SET PROBLEM — Print the records below from the first line through the line containing "SHELL_OPENING_RADIUS = RING_SKIRT_RADIUS", both included, word for word.

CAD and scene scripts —
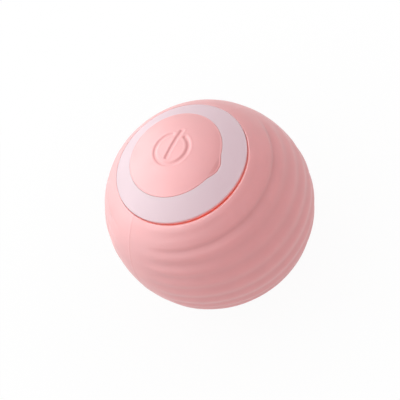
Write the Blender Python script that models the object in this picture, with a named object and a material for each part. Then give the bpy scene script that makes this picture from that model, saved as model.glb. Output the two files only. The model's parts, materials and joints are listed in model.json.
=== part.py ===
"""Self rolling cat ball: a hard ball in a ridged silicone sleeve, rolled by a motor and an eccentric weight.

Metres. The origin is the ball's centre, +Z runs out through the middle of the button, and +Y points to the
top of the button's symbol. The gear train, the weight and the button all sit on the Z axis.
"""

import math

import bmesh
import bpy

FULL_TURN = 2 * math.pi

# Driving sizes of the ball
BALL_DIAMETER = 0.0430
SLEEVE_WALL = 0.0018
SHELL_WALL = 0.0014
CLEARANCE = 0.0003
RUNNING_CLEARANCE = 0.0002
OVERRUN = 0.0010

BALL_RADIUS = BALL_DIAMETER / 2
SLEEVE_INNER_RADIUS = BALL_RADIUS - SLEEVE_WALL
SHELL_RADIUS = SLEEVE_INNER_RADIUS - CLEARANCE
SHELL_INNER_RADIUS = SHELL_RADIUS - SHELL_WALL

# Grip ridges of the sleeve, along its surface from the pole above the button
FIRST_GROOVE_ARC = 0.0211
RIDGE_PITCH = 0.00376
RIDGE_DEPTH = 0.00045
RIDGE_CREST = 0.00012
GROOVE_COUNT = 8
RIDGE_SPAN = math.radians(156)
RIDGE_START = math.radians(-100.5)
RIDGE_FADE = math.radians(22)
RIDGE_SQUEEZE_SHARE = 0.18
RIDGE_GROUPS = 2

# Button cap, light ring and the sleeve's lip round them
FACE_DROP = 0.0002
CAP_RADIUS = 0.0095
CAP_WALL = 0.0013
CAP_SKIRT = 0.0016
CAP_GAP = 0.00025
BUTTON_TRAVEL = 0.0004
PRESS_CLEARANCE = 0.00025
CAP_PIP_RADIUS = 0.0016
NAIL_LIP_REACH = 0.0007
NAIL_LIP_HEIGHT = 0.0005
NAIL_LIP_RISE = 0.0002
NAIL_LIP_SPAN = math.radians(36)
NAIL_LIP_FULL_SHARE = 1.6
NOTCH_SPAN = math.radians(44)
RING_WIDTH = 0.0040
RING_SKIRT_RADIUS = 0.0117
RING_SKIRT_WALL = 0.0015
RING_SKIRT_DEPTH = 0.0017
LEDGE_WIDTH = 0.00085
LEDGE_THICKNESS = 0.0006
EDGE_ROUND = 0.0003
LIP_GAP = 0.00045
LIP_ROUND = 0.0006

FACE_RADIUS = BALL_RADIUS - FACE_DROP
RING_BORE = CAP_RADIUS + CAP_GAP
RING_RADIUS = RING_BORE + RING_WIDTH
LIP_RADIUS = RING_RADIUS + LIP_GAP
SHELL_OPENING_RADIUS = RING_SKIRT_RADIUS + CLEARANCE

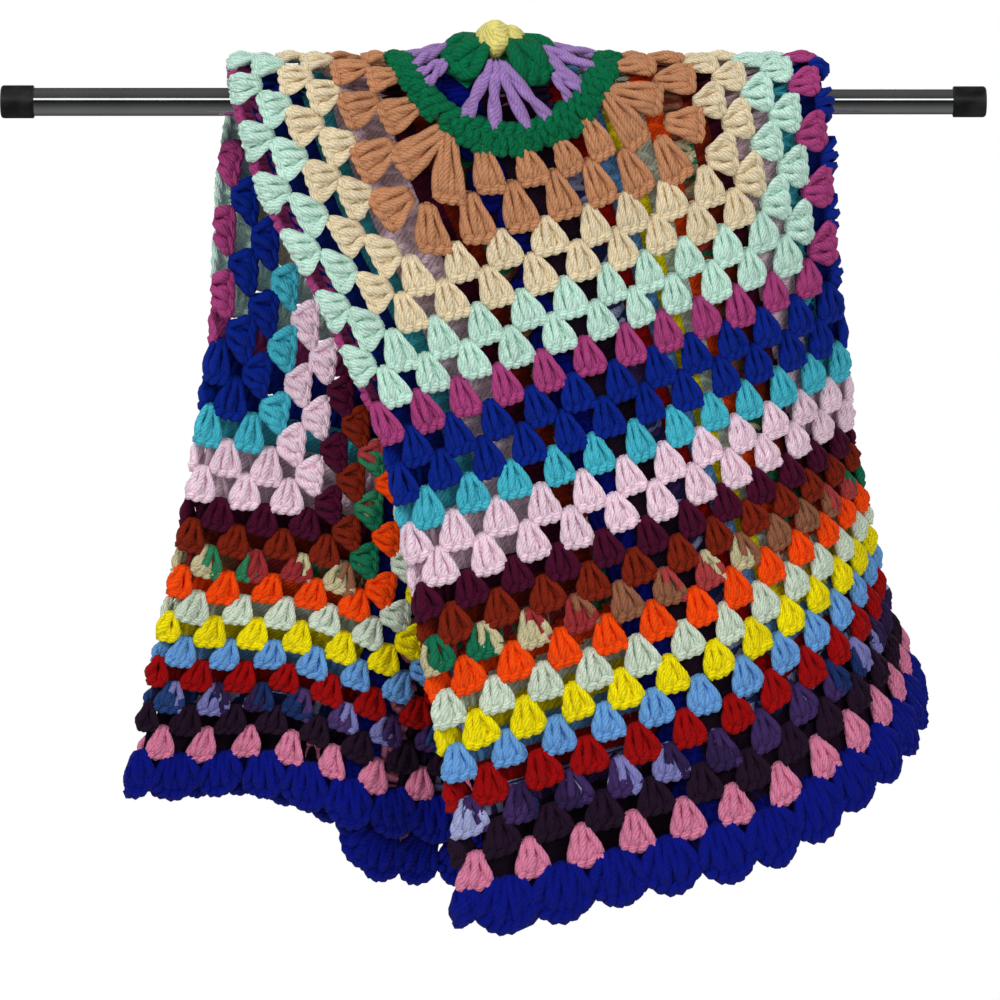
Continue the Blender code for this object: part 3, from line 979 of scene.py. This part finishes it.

ANSWER TO THE PROBLEM —
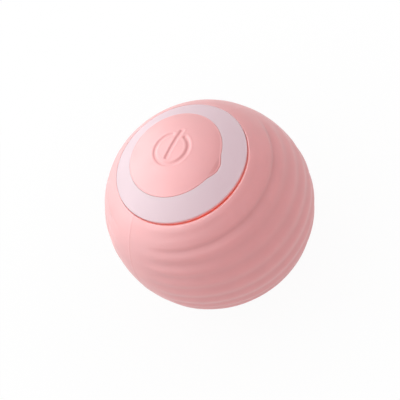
Write the Blender Python script that models the object in this picture, with a named object and a material for each part. Then give the bpy scene script that makes this picture from that model, saved as model.glb. Output the two files only. The model's parts, materials and joints are listed in model.json.
=== part.py ===
"""Self rolling cat ball: a hard ball in a ridged silicone sleeve, rolled by a motor and an eccentric weight.

Metres. The origin is the ball's centre, +Z runs out through the middle of the button, and +Y points to the
top of the button's symbol. The gear train, the weight and the button all sit on the Z axis.
"""

import math

import bmesh
import bpy

FULL_TURN = 2 * math.pi

# Driving sizes of the ball
BALL_DIAMETER = 0.0430
SLEEVE_WALL = 0.0018
SHELL_WALL = 0.0014
CLEARANCE = 0.0003
RUNNING_CLEARANCE = 0.0002
OVERRUN = 0.0010

BALL_RADIUS = BALL_DIAMETER / 2
SLEEVE_INNER_RADIUS = BALL_RADIUS - SLEEVE_WALL
SHELL_RADIUS = SLEEVE_INNER_RADIUS - CLEARANCE
SHELL_INNER_RADIUS = SHELL_RADIUS - SHELL_WALL

# Grip ridges of the sleeve, along its surface from the pole above the button
FIRST_GROOVE_ARC = 0.0211
RIDGE_PITCH = 0.00376
RIDGE_DEPTH = 0.00045
RIDGE_CREST = 0.00012
GROOVE_COUNT = 8
RIDGE_SPAN = math.radians(156)
RIDGE_START = math.radians(-100.5)
RIDGE_FADE = math.radians(22)
RIDGE_SQUEEZE_SHARE = 0.18
RIDGE_GROUPS = 2

# Button cap, light ring and the sleeve's lip round them
FACE_DROP = 0.0002
CAP_RADIUS = 0.0095
CAP_WALL = 0.0013
CAP_SKIRT = 0.0016
CAP_GAP = 0.00025
BUTTON_TRAVEL = 0.0004
PRESS_CLEARANCE = 0.00025
CAP_PIP_RADIUS = 0.0016
NAIL_LIP_REACH = 0.0007
NAIL_LIP_HEIGHT = 0.0005
NAIL_LIP_RISE = 0.0002
NAIL_LIP_SPAN = math.radians(36)
NAIL_LIP_FULL_SHARE = 1.6
NOTCH_SPAN = math.radians(44)
RING_WIDTH = 0.0040
RING_SKIRT_RADIUS = 0.0117
RING_SKIRT_WALL = 0.0015
RING_SKIRT_DEPTH = 0.0017
LEDGE_WIDTH = 0.00085
LEDGE_THICKNESS = 0.0006
EDGE_ROUND = 0.0003
LIP_GAP = 0.00045
LIP_ROUND = 0.0006

FACE_RADIUS = BALL_RADIUS - FACE_DROP
RING_BORE = CAP_RADIUS + CAP_GAP
RING_RADIUS = RING_BORE + RING_WIDTH
LIP_RADIUS = RING_RADIUS + LIP_GAP
SHELL_OPENING_RADIUS = RING_SKIRT_RADIUS + CLEARANCE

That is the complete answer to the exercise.